Atualmente qualquer um que se apresente em um ou mais game-shows e consiga descobrir qual é a musica ou consiga a façanha de fazer o lado esquerdo do cérebro trabalhar ao lado do direito (e com isso fazer teatro e TV ao mesmo tempo) é chamado de multimídia.
"Fulano de tal escreve, dirige e interpreta... ele é multimídia". Ou pior: "O multimídia cicrano, além do seu programa de esportes radicais também namora e responde as cartas dos fãs". "A multimídia beltrana não acha tempo para tudo: além de virar sex-symbol aos 60, ainda posa para revista, canta, pinta, borda, chuleia e caseia."
Por Deus. Em terra de Carla Perez, Gretchen é Prêmio Nobel. Cissa Guimarães, que apresenta o "Video Show", adora chamar qualquer pessoa que tenha feito um bolo de fubá e um casadinho de camarão ao mesmo tempo, de multimídia. Até Cláudia Raia.
Embora tenhamos que concordar que a gravidez da mesma foi multimídia: cada chutinho, cada roupinha comprada, cada sapatinho ganho, cada movimento da "mommy to be", tudo foi devidamente documentado por todos os meios de comunicação possíveis à exaustão.
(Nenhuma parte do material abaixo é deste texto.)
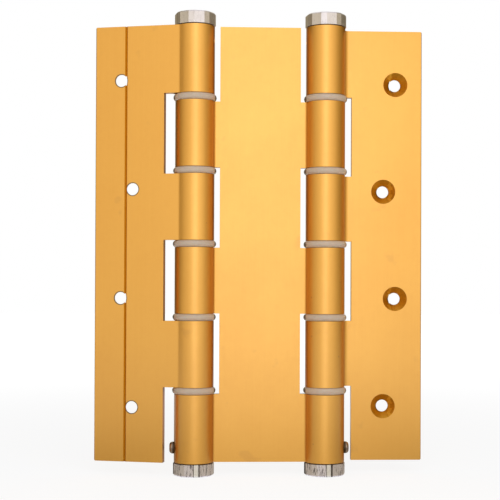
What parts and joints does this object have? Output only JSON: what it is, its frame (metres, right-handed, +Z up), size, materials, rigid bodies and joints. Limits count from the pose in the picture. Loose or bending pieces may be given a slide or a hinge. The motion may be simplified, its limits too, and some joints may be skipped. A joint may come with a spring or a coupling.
{
  "type": "double action spring hinge",
  "caption": "Double action cafe door hinge: two leaves and a centre plate on spring-loaded barrels with nylon washers, faceted end caps and lock screws.",
  "frame": {"origin": "middle of the centre plate, half way up the barrels, which is the middle of the whole hinge", "axes": "+Z up along the barrels, +X from the left leaf to the right leaf as the picture shows them, +Y to the back, away from the viewer"},
  "size_m": [0.1365, 0.0178, 0.1908],
  "materials": {
    "gold_anodised_aluminium": "satin gold anodised, extruded",
    "nylon": "translucent greige nylon",
    "cap_metal": "rough machined bare metal",
    "screw_steel": "zinc plated steel",
    "pin_steel": "plain steel",
    "tube_steel": "drawn steel",
    "spring_steel": "oiled spring wire"
  },
  "bodies": {
    "right_leaf": {"right_leaf": "gold_anodised_aluminium", "top_cap_right": "cap_metal", "cap_pin_right": "pin_steel"},
    "centre_plate": {"centre_plate": "gold_anodised_aluminium", "washer_left_1": "nylon", "washer_left_2": "nylon", "washer_left_3": "nylon", "washer_left_4": "nylon", "washer_left_5": "nylon", "pivot_tube_left": "tube_steel", "spring_left": "spring_steel", "lock_screw_left": "screw_steel", "washer_right_1": "nylon", "washer_right_2": "nylon", "washer_right_3": "nylon", "washer_right_4": "nylon", "washer_right_5": "nylon", "pivot_tube_right": "tube_steel", "spring_right": "spring_steel", "lock_screw_right": "screw_steel"},
    "left_leaf": {"left_leaf": "gold_anodised_aluminium", "top_cap_left": "cap_metal", "cap_pin_left": "pin_steel"},
    "tension_cap_left": {"tension_cap_left": "cap_metal"},
    "tension_cap_right": {"tension_cap_right": "cap_metal"}
  },
  "joints": [
    {"name": "right_hinge", "type": "hinge", "parent": "right_leaf", "child": "centre_plate", "pos_m": [0.02715, 0, 0], "axis": [0, 0, 1], "range_deg": [0, 180], "stiffness_Nm_per_rad": 0.04, "deforming": ["spring_right"]},
    {"name": "left_hinge", "type": "hinge", "parent": "centre_plate", "child": "left_leaf", "pos_m": [-0.02715, 0, 0], "axis": [0, 0, 1], "range_deg": [-166, 14], "stiffness_Nm_per_rad": 0.04, "deforming": ["spring_left"]},
    {"name": "left_tension", "type": "hinge", "parent": "centre_plate", "child": "tension_cap_left", "pos_m": [-0.02715, 0, -0.09], "axis": [0, 0, 1], "range_deg": [0, 360]},
    {"name": "right_tension", "type": "hinge", "parent": "centre_plate", "child": "tension_cap_right", "pos_m": [0.02715, 0, -0.09], "axis": [0, 0, 1], "range_deg": [0, 360]}
  ]
}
Parecia que uma câmera ficava 24 horas de plantão para que não se perdesse as primeiras contrações.
Parem as máquinas!!! Estourou a bolsa!!!
Muita responsabilidade para uma criança antes mesmo de nascer. E quanta publicidade grátis para uma "multimídia" fora de cena. Hora certa para ter um filho. Joan Crawford deve ter se revirado no caixão.
Acho que vou engravidar também. Sendo homem, fatalmente terei uma completa e extensa cobertura na imprensa. Mas eu não sou "multimídia".
Já Cidinha Campos, sim. Ela era. Apresentava seu "Cidinha Livre", ajudava Hebe Camargo, tinha seu próprio programa de rádio, fazia o "Show do Dia 7", movimentou a mulherada toda com seu espetáculo "Homem Não Entra", e ainda achava tempo para fazer a filha de Otelo Zelloni e Renata Fronzi na "Família Trapo".
Seu irmão no programa, Ricardo Corte Real não fica atrás. Depois do seu Sócrates, abriu o leque e hoje canta com sua banda Juke Box e apresenta o "Supermarket", na Bandeirantes.
Lolita Rodrigues cantava, apresentava o "Almoço com as Estrelas" e o "Clube dos Artistas" e ainda tinha tempo para sofrer em meia dúzia de novelas.
Ary Barroso não só compunha as mais maravilhosas músicas, como ajudou muita gente com seu show de calouros, além de ser o mais bravo defensor do direito autoral.
Bibi Ferreira é um caso à parte: cantora, atriz, apresentadora, ainda achava tempo pra administrar sua própria companhia de teatro, no Brasil e em Portugal, e ainda filmar na Inglaterra. Seu pai, o grande Procópio Ferreira não cantava e nem dançava, mas além do teatro, do cinema e da TV (onde maravilhou o público em "Divinas e Maravilhosas", por exemplo), ainda escrevia, não só suas "Procopiadas" mas também livros. "O Ator Vasques", "A Arte de Fazer Graça e "Como se Faz Rir" deveriam ser leituras obrigatórias -assim como uma foto de Procópio deveria estar pendurada na parede das oficinas mecânicas de atores.
Qualquer monte de músculos anabolizados disposto a ir para a cama com um diretor que se insinue já pode se considerar um ator em ascensão. E, se não convencer o público com sua atuação, não tem problema: lança um disco, fica amigo do chefe e abre uma confecção que rapidinho ele já vira um, como dizer, um multimídia!